> _WHAT THE TASK ASKS_: Would you return all of this data exactly, leaving nothing out?
──────────
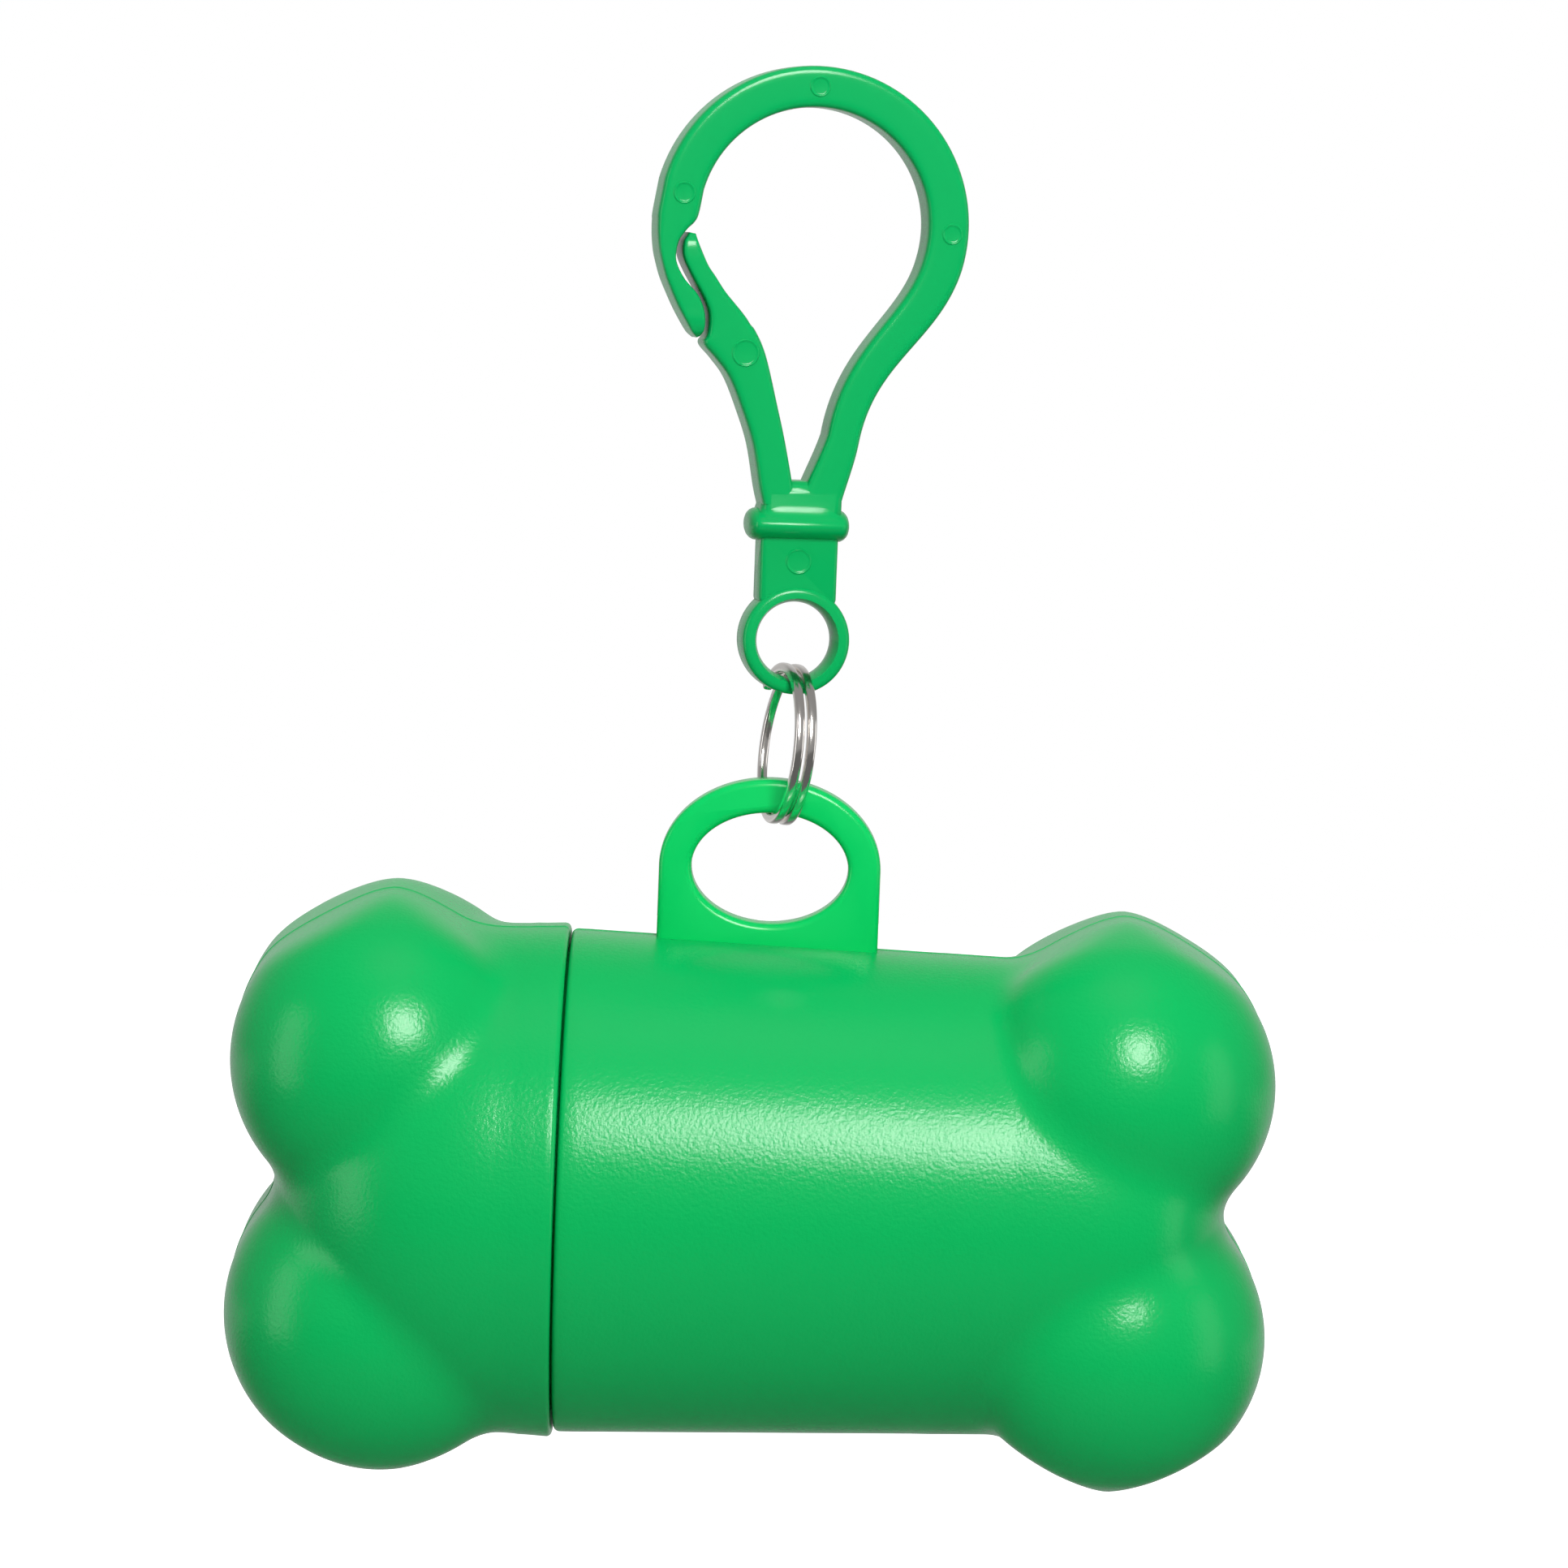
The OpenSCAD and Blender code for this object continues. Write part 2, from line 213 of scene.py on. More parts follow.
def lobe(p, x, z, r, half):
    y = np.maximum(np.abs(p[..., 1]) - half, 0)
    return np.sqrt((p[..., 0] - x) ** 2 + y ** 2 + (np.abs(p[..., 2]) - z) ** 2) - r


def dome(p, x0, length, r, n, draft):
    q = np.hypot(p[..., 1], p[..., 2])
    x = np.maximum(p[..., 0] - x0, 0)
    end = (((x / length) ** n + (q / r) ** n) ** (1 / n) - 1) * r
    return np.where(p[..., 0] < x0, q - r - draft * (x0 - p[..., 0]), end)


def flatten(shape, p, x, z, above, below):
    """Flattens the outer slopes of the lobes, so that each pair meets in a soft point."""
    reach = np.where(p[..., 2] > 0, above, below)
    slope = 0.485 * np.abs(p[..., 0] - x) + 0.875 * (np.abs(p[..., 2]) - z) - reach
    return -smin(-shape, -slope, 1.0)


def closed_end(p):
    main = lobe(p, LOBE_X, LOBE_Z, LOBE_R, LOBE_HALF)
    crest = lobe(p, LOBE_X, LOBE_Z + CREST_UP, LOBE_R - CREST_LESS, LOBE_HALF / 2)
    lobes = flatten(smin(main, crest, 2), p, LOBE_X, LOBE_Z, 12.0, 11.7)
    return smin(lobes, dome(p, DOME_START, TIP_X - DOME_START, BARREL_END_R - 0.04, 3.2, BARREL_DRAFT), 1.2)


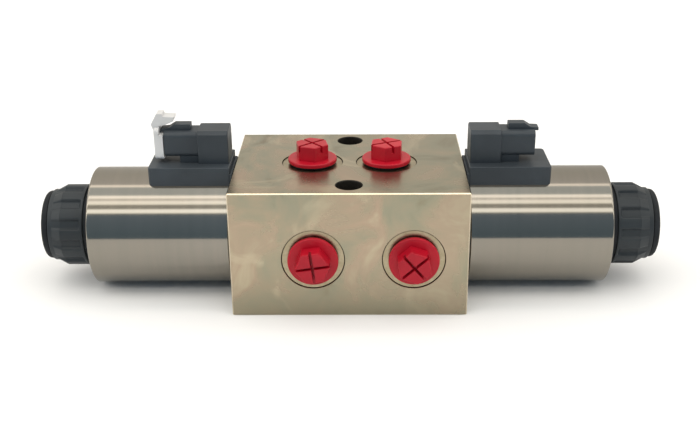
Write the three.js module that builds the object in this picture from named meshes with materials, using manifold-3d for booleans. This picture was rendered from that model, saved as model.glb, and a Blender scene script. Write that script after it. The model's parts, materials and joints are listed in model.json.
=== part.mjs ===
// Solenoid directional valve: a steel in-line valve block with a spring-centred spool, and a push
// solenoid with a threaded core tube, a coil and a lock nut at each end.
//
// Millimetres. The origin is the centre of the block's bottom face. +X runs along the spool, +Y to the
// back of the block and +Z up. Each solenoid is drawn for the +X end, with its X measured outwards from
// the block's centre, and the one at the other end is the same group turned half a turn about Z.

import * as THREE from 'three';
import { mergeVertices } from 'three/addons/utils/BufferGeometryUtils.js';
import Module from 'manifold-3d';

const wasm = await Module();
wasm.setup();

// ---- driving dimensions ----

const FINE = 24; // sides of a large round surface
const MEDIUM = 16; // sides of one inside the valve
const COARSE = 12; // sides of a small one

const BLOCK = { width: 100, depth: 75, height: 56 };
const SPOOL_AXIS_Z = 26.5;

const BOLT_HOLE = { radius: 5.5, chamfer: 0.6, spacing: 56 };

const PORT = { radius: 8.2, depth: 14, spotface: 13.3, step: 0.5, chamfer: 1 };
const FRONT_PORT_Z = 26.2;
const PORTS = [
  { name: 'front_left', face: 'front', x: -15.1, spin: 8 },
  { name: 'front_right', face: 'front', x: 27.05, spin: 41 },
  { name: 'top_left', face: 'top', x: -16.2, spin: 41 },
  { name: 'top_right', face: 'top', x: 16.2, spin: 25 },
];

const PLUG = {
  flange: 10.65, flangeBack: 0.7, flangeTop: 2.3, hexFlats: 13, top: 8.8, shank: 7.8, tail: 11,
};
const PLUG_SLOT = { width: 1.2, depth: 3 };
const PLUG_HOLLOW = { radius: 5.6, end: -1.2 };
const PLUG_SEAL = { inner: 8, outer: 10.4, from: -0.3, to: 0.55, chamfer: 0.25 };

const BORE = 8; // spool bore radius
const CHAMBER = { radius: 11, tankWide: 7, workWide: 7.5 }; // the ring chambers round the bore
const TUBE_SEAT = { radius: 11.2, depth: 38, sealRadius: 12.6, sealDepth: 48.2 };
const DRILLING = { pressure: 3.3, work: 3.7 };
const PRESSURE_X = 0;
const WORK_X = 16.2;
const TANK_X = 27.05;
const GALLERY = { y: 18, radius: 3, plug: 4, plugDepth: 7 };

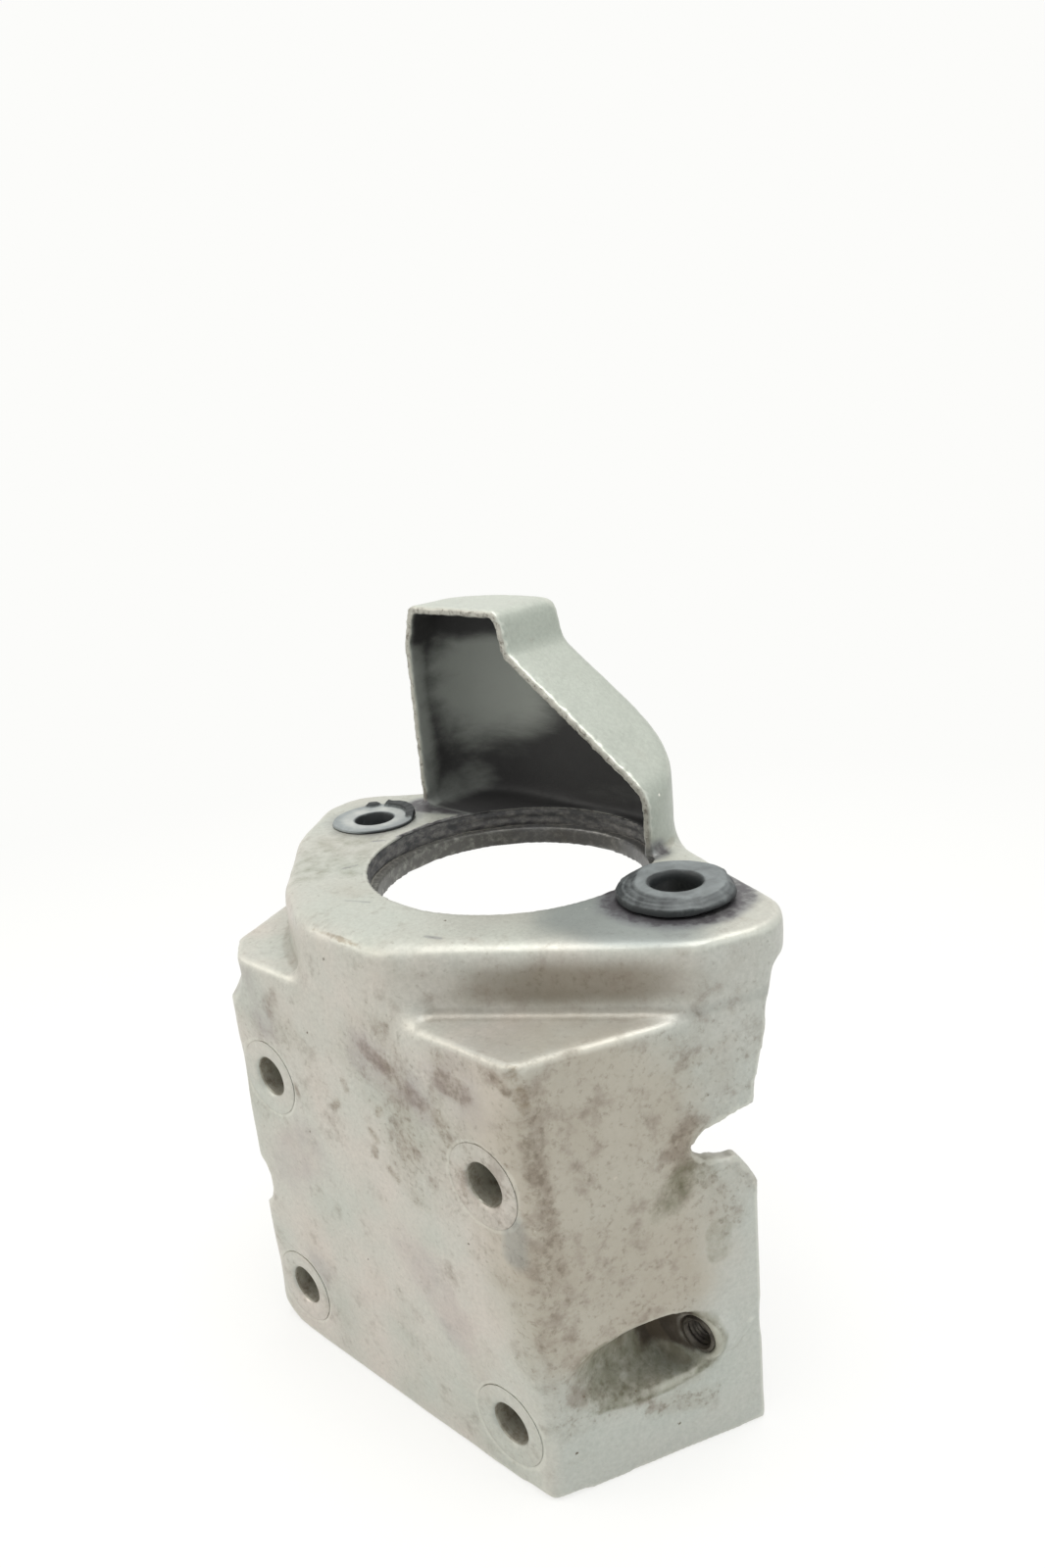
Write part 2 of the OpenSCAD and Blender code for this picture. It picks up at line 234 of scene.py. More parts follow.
──────────
> _RESPONSE TO THIS TASK_:
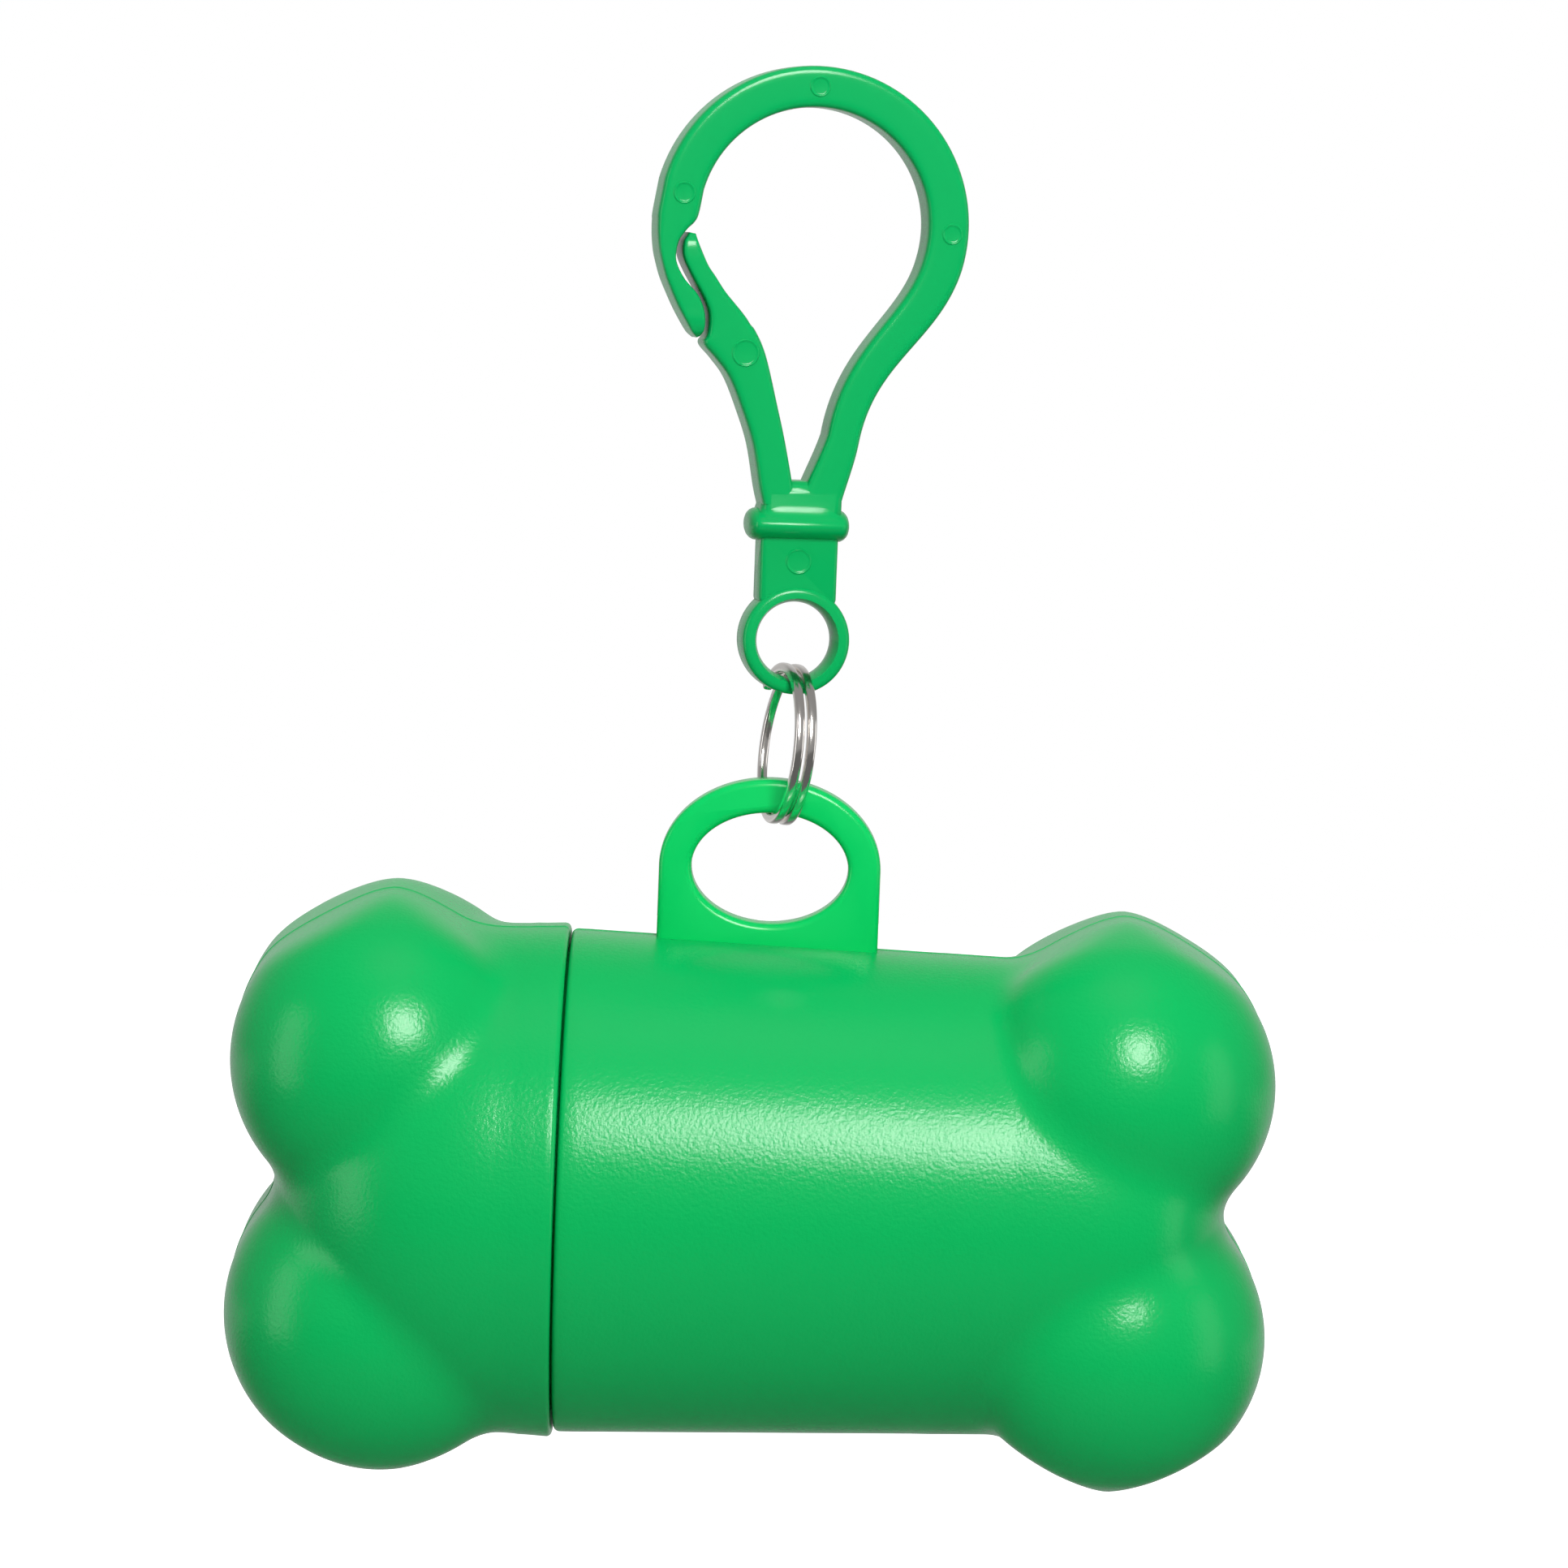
The OpenSCAD and Blender code for this object continues. Write part 2, from line 213 of scene.py on. More parts follow.
def lobe(p, x, z, r, half):
    y = np.maximum(np.abs(p[..., 1]) - half, 0)
    return np.sqrt((p[..., 0] - x) ** 2 + y ** 2 + (np.abs(p[..., 2]) - z) ** 2) - r


def dome(p, x0, length, r, n, draft):
    q = np.hypot(p[..., 1], p[..., 2])
    x = np.maximum(p[..., 0] - x0, 0)
    end = (((x / length) ** n + (q / r) ** n) ** (1 / n) - 1) * r
    return np.where(p[..., 0] < x0, q - r - draft * (x0 - p[..., 0]), end)


def flatten(shape, p, x, z, above, below):
    """Flattens the outer slopes of the lobes, so that each pair meets in a soft point."""
    reach = np.where(p[..., 2] > 0, above, below)
    slope = 0.485 * np.abs(p[..., 0] - x) + 0.875 * (np.abs(p[..., 2]) - z) - reach
    return -smin(-shape, -slope, 1.0)


def closed_end(p):
    main = lobe(p, LOBE_X, LOBE_Z, LOBE_R, LOBE_HALF)
    crest = lobe(p, LOBE_X, LOBE_Z + CREST_UP, LOBE_R - CREST_LESS, LOBE_HALF / 2)
    lobes = flatten(smin(main, crest, 2), p, LOBE_X, LOBE_Z, 12.0, 11.7)
    return smin(lobes, dome(p, DOME_START, TIP_X - DOME_START, BARREL_END_R - 0.04, 3.2, BARREL_DRAFT), 1.2)


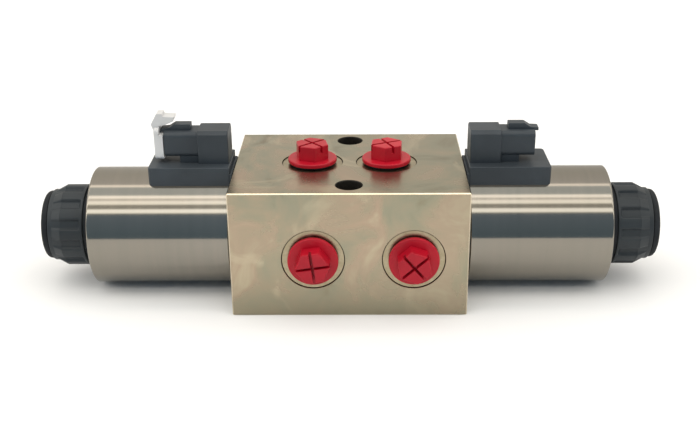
Write the three.js module that builds the object in this picture from named meshes with materials, using manifold-3d for booleans. This picture was rendered from that model, saved as model.glb, and a Blender scene script. Write that script after it. The model's parts, materials and joints are listed in model.json.
=== part.mjs ===
// Solenoid directional valve: a steel in-line valve block with a spring-centred spool, and a push
// solenoid with a threaded core tube, a coil and a lock nut at each end.
//
// Millimetres. The origin is the centre of the block's bottom face. +X runs along the spool, +Y to the
// back of the block and +Z up. Each solenoid is drawn for the +X end, with its X measured outwards from
// the block's centre, and the one at the other end is the same group turned half a turn about Z.

import * as THREE from 'three';
import { mergeVertices } from 'three/addons/utils/BufferGeometryUtils.js';
import Module from 'manifold-3d';

const wasm = await Module();
wasm.setup();

// ---- driving dimensions ----

const FINE = 24; // sides of a large round surface
const MEDIUM = 16; // sides of one inside the valve
const COARSE = 12; // sides of a small one

const BLOCK = { width: 100, depth: 75, height: 56 };
const SPOOL_AXIS_Z = 26.5;

const BOLT_HOLE = { radius: 5.5, chamfer: 0.6, spacing: 56 };

const PORT = { radius: 8.2, depth: 14, spotface: 13.3, step: 0.5, chamfer: 1 };
const FRONT_PORT_Z = 26.2;
const PORTS = [
  { name: 'front_left', face: 'front', x: -15.1, spin: 8 },
  { name: 'front_right', face: 'front', x: 27.05, spin: 41 },
  { name: 'top_left', face: 'top', x: -16.2, spin: 41 },
  { name: 'top_right', face: 'top', x: 16.2, spin: 25 },
];

const PLUG = {
  flange: 10.65, flangeBack: 0.7, flangeTop: 2.3, hexFlats: 13, top: 8.8, shank: 7.8, tail: 11,
};
const PLUG_SLOT = { width: 1.2, depth: 3 };
const PLUG_HOLLOW = { radius: 5.6, end: -1.2 };
const PLUG_SEAL = { inner: 8, outer: 10.4, from: -0.3, to: 0.55, chamfer: 0.25 };

const BORE = 8; // spool bore radius
const CHAMBER = { radius: 11, tankWide: 7, workWide: 7.5 }; // the ring chambers round the bore
const TUBE_SEAT = { radius: 11.2, depth: 38, sealRadius: 12.6, sealDepth: 48.2 };
const DRILLING = { pressure: 3.3, work: 3.7 };
const PRESSURE_X = 0;
const WORK_X = 16.2;
const TANK_X = 27.05;
const GALLERY = { y: 18, radius: 3, plug: 4, plugDepth: 7 };

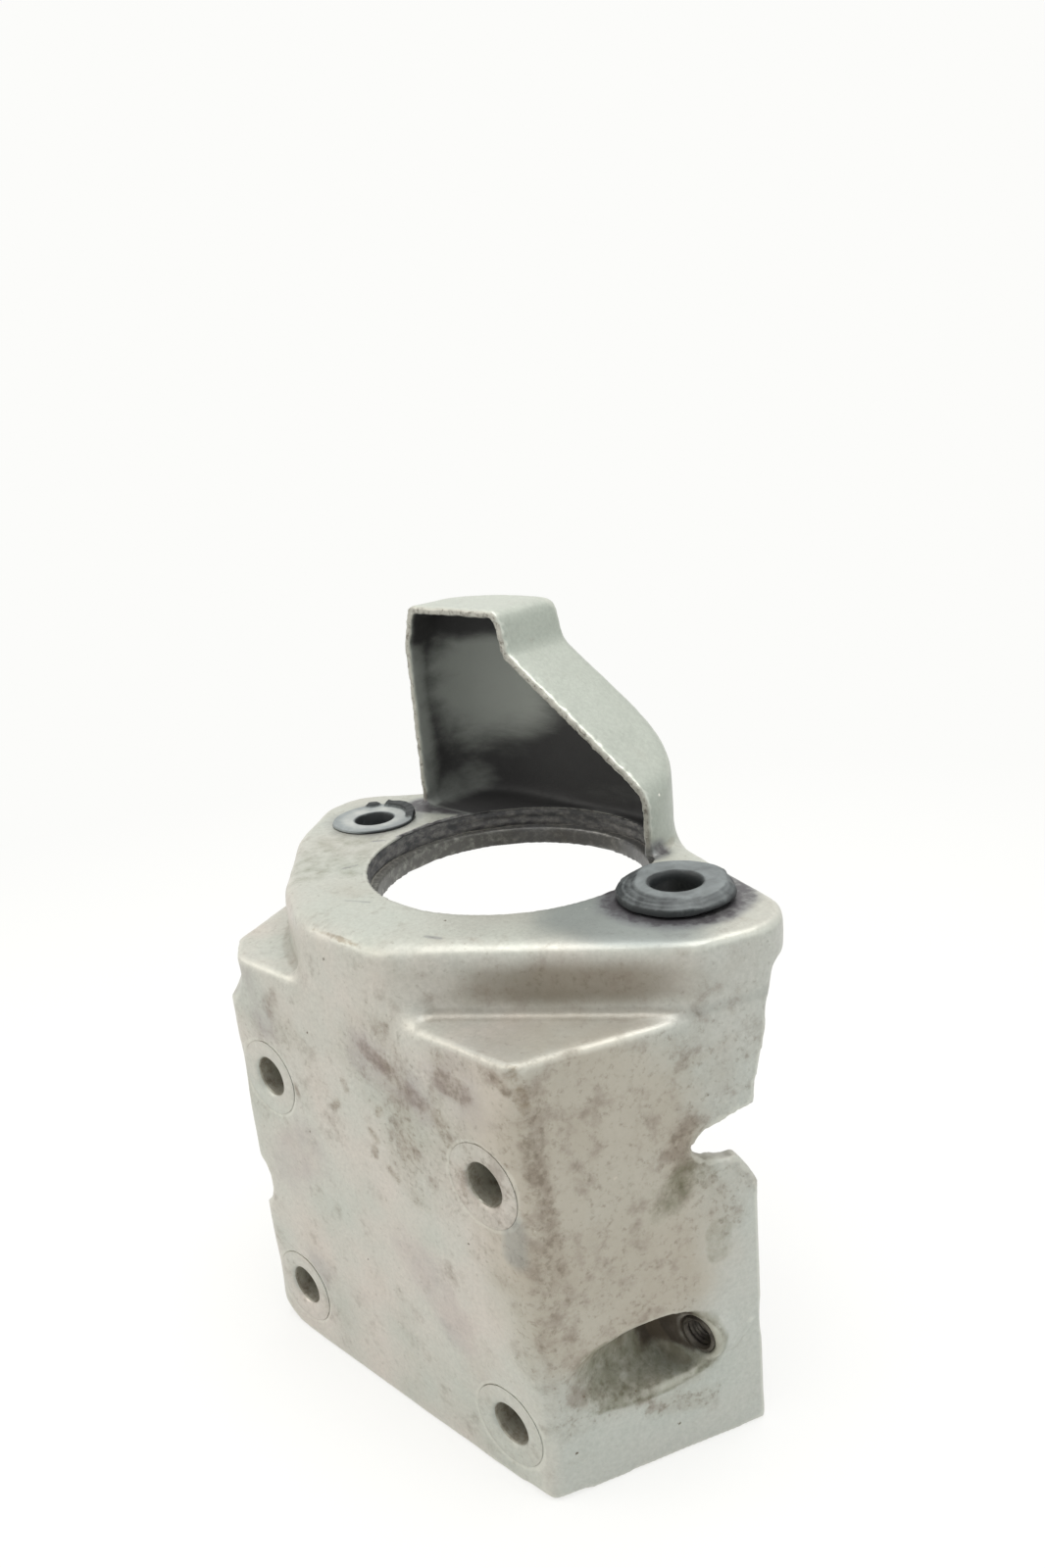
Write part 2 of the OpenSCAD and Blender code for this picture. It picks up at line 234 of scene.py. More parts follow.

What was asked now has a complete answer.